**To do**
For every line in the data below that contains "finishes", copy the line.

**Record list**
━━━

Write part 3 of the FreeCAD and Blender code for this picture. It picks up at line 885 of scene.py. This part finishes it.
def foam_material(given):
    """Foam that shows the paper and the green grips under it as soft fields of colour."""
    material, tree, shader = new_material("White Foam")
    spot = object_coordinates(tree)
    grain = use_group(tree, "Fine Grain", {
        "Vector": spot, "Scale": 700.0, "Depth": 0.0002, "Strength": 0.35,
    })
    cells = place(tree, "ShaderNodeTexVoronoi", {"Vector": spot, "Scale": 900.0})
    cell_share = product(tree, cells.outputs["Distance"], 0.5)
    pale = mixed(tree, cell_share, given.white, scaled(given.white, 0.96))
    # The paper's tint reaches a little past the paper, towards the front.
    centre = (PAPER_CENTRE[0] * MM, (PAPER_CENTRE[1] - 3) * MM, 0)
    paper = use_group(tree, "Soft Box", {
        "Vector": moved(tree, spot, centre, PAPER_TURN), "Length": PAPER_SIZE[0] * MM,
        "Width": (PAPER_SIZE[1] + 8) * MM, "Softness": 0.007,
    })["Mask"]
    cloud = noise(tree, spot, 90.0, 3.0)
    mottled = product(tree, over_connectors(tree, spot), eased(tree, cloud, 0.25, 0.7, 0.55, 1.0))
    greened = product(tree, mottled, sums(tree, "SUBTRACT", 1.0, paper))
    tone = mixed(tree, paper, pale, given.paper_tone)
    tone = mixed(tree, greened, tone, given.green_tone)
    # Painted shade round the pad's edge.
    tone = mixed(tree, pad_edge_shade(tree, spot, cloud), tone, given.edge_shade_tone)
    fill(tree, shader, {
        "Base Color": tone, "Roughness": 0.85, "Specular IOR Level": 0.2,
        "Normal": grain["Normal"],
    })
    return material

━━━

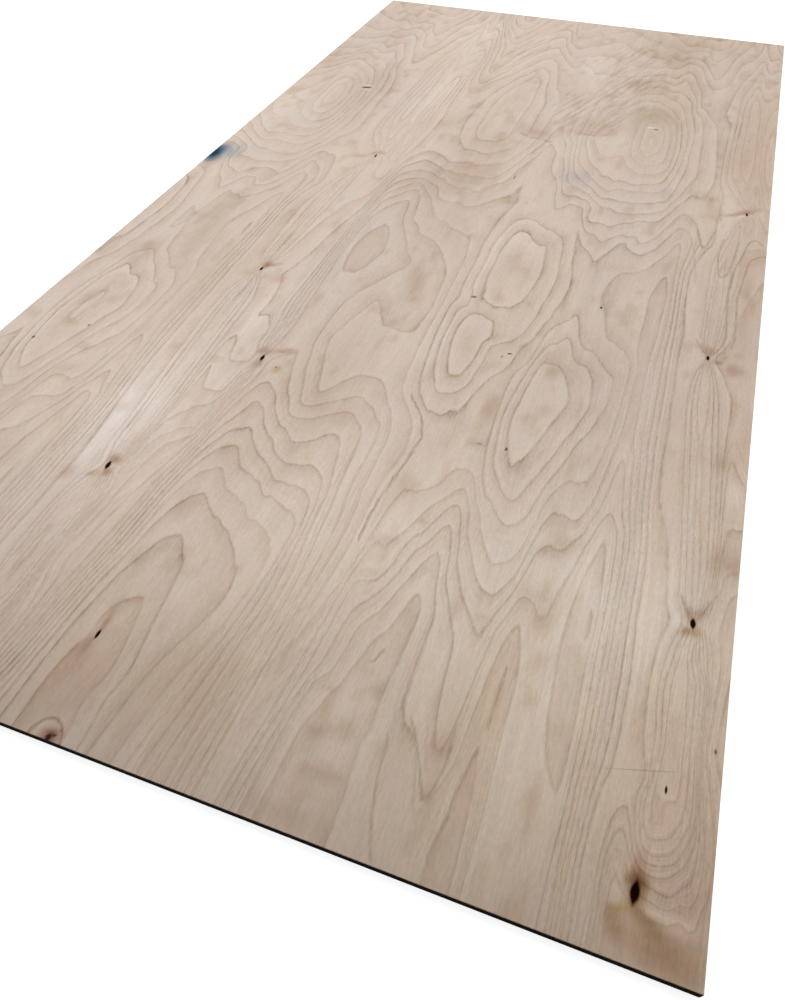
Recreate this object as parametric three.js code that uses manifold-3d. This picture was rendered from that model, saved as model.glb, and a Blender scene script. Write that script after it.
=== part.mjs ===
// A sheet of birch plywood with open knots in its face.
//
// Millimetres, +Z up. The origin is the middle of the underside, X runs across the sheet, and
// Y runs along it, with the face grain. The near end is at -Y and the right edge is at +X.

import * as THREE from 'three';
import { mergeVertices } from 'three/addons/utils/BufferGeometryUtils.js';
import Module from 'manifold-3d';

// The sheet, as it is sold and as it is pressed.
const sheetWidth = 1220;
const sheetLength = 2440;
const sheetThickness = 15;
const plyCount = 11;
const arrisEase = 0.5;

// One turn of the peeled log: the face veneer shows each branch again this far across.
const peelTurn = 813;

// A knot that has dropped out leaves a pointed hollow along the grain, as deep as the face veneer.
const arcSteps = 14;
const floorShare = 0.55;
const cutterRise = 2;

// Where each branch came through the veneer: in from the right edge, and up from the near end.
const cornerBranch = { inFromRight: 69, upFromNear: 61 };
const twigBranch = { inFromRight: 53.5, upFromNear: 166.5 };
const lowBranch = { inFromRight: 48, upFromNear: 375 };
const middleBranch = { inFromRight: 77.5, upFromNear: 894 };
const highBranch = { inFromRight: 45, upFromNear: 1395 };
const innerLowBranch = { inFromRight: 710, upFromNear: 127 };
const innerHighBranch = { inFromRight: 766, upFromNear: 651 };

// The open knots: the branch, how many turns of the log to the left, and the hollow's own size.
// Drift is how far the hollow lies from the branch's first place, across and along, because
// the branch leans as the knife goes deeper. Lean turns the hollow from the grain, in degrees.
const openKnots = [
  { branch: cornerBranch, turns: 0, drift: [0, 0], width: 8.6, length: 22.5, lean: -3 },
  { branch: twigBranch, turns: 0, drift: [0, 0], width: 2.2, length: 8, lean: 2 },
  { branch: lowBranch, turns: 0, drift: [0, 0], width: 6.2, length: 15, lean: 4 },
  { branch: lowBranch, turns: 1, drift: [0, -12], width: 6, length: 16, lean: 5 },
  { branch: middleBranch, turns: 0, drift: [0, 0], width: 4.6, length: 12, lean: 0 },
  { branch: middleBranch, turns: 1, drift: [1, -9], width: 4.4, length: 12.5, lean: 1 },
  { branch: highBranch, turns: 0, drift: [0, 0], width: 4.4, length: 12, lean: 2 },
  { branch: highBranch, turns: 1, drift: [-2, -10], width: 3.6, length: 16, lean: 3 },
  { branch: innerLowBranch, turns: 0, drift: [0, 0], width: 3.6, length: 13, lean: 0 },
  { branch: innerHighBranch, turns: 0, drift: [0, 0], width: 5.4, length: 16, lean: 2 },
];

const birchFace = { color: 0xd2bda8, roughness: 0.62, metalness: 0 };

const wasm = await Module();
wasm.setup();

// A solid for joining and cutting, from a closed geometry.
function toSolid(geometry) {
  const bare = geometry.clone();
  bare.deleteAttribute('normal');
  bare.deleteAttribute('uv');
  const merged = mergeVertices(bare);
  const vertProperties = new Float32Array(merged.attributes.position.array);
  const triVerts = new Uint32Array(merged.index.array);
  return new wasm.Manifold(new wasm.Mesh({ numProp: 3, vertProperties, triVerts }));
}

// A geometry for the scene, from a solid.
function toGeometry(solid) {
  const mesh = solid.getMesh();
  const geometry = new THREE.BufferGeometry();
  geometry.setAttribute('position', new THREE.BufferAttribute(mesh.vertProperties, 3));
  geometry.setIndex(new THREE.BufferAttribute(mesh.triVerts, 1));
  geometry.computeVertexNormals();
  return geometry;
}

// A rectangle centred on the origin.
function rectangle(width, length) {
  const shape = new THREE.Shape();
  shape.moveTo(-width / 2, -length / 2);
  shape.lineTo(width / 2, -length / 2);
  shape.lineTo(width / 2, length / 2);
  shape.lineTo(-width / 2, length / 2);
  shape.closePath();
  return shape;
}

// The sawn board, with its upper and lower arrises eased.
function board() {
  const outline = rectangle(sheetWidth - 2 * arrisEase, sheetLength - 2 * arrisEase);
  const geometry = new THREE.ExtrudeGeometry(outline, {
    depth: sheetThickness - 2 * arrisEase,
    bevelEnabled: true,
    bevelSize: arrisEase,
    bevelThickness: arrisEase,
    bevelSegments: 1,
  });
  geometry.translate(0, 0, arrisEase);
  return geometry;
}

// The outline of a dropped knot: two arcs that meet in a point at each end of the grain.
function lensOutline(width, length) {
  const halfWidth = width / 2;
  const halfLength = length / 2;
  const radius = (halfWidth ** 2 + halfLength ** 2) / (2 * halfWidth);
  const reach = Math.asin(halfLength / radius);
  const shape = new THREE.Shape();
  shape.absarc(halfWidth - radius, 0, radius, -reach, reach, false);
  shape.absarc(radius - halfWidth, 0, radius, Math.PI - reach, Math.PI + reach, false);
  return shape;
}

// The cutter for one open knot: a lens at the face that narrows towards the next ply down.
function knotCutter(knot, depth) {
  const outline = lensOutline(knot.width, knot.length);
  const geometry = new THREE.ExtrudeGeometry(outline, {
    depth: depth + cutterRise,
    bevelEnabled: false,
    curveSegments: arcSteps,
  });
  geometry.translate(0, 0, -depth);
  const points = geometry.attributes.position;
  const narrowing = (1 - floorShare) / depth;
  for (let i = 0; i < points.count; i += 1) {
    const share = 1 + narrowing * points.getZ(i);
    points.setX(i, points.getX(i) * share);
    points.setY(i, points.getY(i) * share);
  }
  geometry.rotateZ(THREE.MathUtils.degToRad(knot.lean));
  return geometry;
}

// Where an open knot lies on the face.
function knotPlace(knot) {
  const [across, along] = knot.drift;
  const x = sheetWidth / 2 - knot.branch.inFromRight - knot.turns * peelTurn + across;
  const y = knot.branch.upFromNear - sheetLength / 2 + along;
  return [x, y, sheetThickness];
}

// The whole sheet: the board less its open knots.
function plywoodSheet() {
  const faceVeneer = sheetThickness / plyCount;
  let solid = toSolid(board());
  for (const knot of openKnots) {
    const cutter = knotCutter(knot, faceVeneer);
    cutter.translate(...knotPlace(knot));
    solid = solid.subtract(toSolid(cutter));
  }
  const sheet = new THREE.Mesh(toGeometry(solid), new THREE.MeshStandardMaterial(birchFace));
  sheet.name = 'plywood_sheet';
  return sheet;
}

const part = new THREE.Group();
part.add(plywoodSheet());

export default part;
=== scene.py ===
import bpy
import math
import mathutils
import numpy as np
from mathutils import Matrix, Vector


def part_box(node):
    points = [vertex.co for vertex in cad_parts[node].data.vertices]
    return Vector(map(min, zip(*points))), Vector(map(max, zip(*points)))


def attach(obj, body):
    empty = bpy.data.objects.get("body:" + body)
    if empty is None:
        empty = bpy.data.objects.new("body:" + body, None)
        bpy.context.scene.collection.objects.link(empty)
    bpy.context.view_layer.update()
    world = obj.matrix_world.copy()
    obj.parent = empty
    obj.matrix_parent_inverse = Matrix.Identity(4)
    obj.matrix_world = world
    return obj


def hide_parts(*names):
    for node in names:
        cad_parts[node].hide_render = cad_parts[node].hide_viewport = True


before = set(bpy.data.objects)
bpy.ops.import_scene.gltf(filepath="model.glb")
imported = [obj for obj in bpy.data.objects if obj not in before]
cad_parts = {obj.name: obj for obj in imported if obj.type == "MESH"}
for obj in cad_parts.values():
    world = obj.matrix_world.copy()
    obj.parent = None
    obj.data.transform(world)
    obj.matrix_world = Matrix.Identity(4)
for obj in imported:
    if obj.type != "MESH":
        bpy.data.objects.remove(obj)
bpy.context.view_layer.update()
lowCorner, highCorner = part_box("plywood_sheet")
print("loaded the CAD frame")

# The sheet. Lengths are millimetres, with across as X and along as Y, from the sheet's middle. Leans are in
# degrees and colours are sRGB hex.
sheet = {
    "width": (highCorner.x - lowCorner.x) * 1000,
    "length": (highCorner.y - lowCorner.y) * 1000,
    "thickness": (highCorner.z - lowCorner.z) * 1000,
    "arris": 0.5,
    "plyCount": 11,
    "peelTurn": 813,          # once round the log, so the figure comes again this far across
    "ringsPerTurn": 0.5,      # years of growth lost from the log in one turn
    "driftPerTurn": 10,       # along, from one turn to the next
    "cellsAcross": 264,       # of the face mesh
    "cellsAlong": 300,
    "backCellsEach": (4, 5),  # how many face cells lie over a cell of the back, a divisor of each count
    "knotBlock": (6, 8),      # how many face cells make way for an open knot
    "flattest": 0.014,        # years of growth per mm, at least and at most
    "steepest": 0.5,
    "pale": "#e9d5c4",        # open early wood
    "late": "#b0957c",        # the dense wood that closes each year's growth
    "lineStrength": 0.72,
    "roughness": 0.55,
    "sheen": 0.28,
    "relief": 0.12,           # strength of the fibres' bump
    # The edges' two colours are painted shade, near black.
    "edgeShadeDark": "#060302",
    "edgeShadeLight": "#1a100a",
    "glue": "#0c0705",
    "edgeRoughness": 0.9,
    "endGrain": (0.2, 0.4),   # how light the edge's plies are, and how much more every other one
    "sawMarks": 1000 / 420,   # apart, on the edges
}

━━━

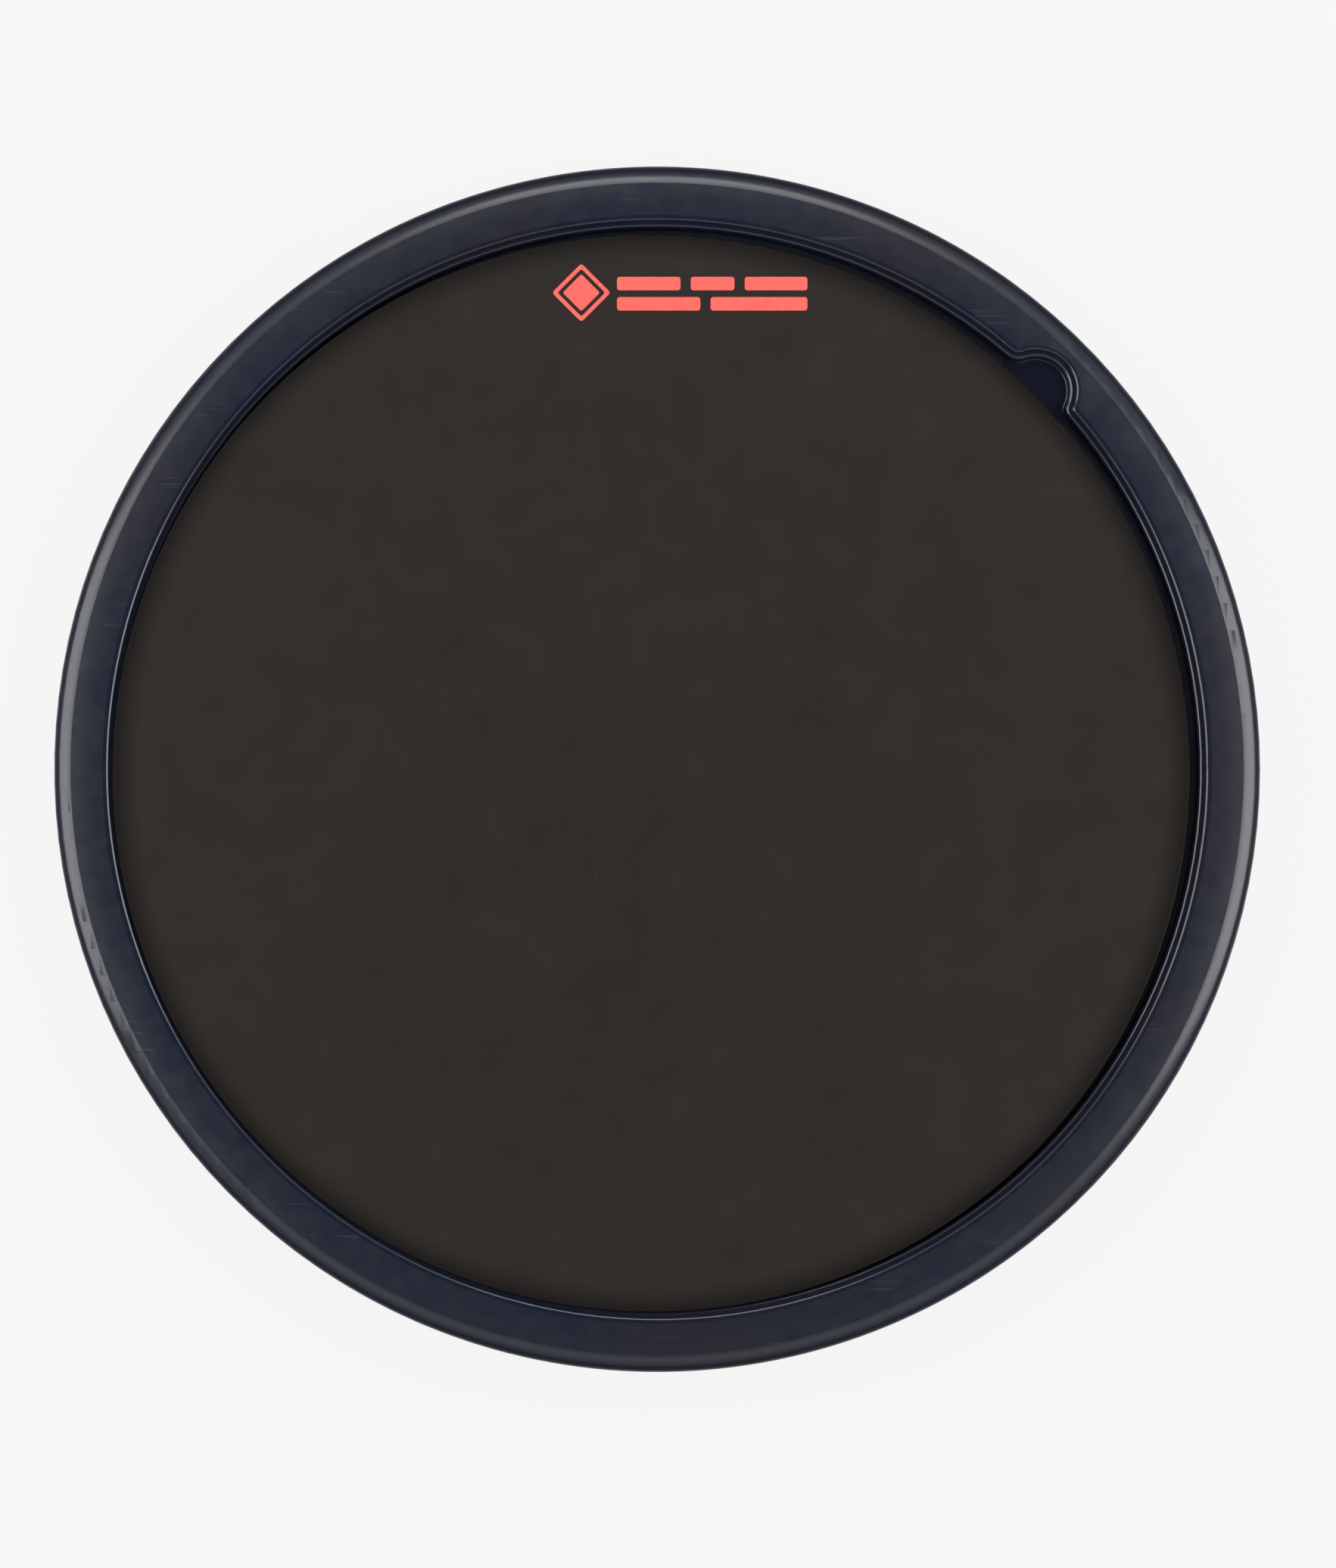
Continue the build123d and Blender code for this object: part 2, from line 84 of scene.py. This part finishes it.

━━━

**Task response**
Write part 3 of the FreeCAD and Blender code for this picture. It picks up at line 885 of scene.py. This part finishes it.
Continue the build123d and Blender code for this object: part 2, from line 84 of scene.py. This part finishes it.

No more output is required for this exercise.